Blunkett has, Almond and his fellow liberal critics believe, driven all fun and creativity from the primary classroom. His focus on basic skills is crippling our children's imagination. The National Literacy and Numeracy Strategies are squeezing the individuality and professionalism out of primary school teaching. Blunkett is obsessed with tests and targets, and determined to impose his "mechanistic philosophies" on every "energetic, inspirational and exemplary" teacher noble or foolish enough to fight the good fight for progressive teaching.
This is nonsense. If it is taught badly, the literacy hour, like any other teaching method, can be sterile and mechanistic. Taught well, it is fun. Children enjoy the variety of activities. They know and like the fact that they are making progress.
Teachers, for their part, appreciate the structure the hour provides. They know that they are not expected to follow every prescriptive detail. They know that everything still depends upon their ability to tailor the methodology to their children. They make good use of the opportunities for poetry, prose and drama, exploiting the hour's potential to develop creativity and imagination.
The inspection evidence is very clear. Music, art and drama flourish in the majority of primary schools. In particular, standards of achievement in music have risen sharply during the period 1994-98. The quality of the teaching of music, art and PE is very rarely weak. In most schools it is now better than the teaching of geography, history and RE. The teaching of literacy and numeracy is similarly improving as the National Strategies are implemented. As a consequence, fewer children are leaving primary school unable to deal with the demands of the secondary-school curriculum, and fewer sixteen-year-olds will end up unemployed and - in some cases - unemployable.
In reality there is no conflict here. If we want creativity, we must do everything possible to drive up standards of literacy and numeracy. If we want our teachers to teach better, then we must do everything we can to support them through training in teaching methods that we know to work.
This is simple common sense, What is it that enrages Almond and his fellow critics of Government policies? Why is it that an attempt to introduce homework into the primary school has provoked squeals from academics that homework is bad for children? Why do some educational experts think that it is wrong to expect five-year-olds to be able to count to ten and write their own name when most parents want exactly this for their own children? What is wrong with literacy and numeracy targets that focus attention on what needs to be done to secure year-by-year improvements?
The answer is always the same. Our children must be allowed time to play. Our teachers need to be able to focus on the whole child. You do not fatten a pig by weighing it. All was well in the good old days before our current back to basics obsessions drove the joy and excitement of learning from our children's lives.
Young children do indeed need time to play. But why should they not start to learn to read? Why is this such a life-threatening innovation? Children whose parents can afford to pay for a prep school education have always benefited from structured, rigorous teaching and yes, as they grow older, homework.
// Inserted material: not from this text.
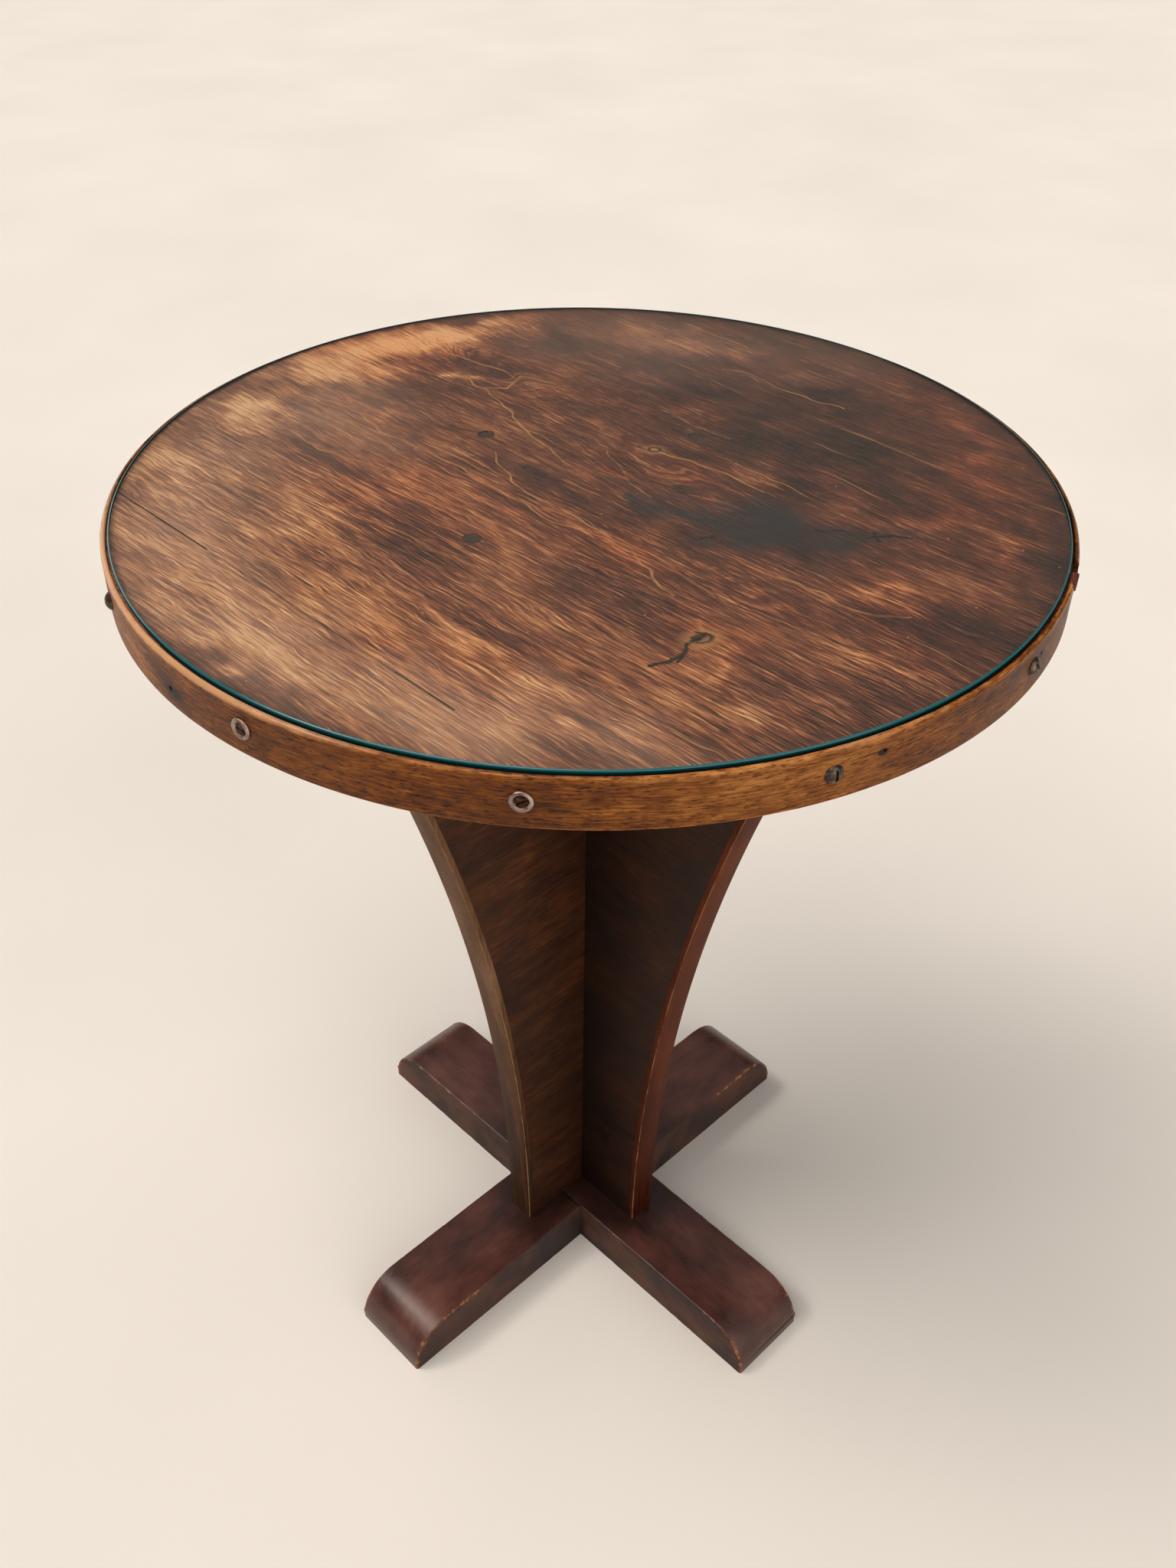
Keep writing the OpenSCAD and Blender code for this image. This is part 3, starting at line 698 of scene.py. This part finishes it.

Why should not every child, irrespective of their family background, have access to the same opportunities?
The sad fact, moreover, is that there never was a golden, progressive age. For too long, the reality has been that too many children have failed to learn to read. It is the introduction of National Curriculum tests and the publication, school by school, local authority by local authority, of pupils' results that has revealed the extent and the incidence of the problem. We now know that schools serving similar communities are achieving very different results for their pupils. We are now, for the first time, in a position to target intervention and to support appropriately. We now have a focus on achievement, a drive to raise standards in the basic skills, and therefore across the curriculum, that we have never had before.
In my judgement, these are healthy developments. Good teachers are not being driven from our schools by the doctrinaire, bureaucratic stupidity of current Government policies. Good teachers have always done and will always do what they want to do, and good luck to them.
The problem in the past has been the not-so-good teacher. The teacher who relied on worksheets that are mind-numbingly tedious; who wasted hours of precious classroom time on low level, unchallenging activities such as cutting and pasting; who failed either to prepare lessons properly or mark pupils' work conscientiously.
When I became Chief Inspector five years ago, twenty to thirty percent of lessons were routinely judged by inspectors to be unsatisfactory or poor. So much for the golden days of professional autonomy before the lives of teachers were blighted by the tyranny of tests. Now more than 50 per cent of lessons taught to seven- to eleven-year-olds are routinely judged to be good.
We cannot yet afford to be the slightest bit complacent. Teaching is still judged to be unsatisfactory in one in fourteen schools. We are continuing, that is, to fail over a quarter of a million children.
The progress that has been made is nonetheless startling. We must reject the siren voices that caricature present policies and look back to a mythical past. The only way forward is to continue with policies that are enhancing teaching professionalism and proving to be so successful in the classroom. The Secretary of State should not resign.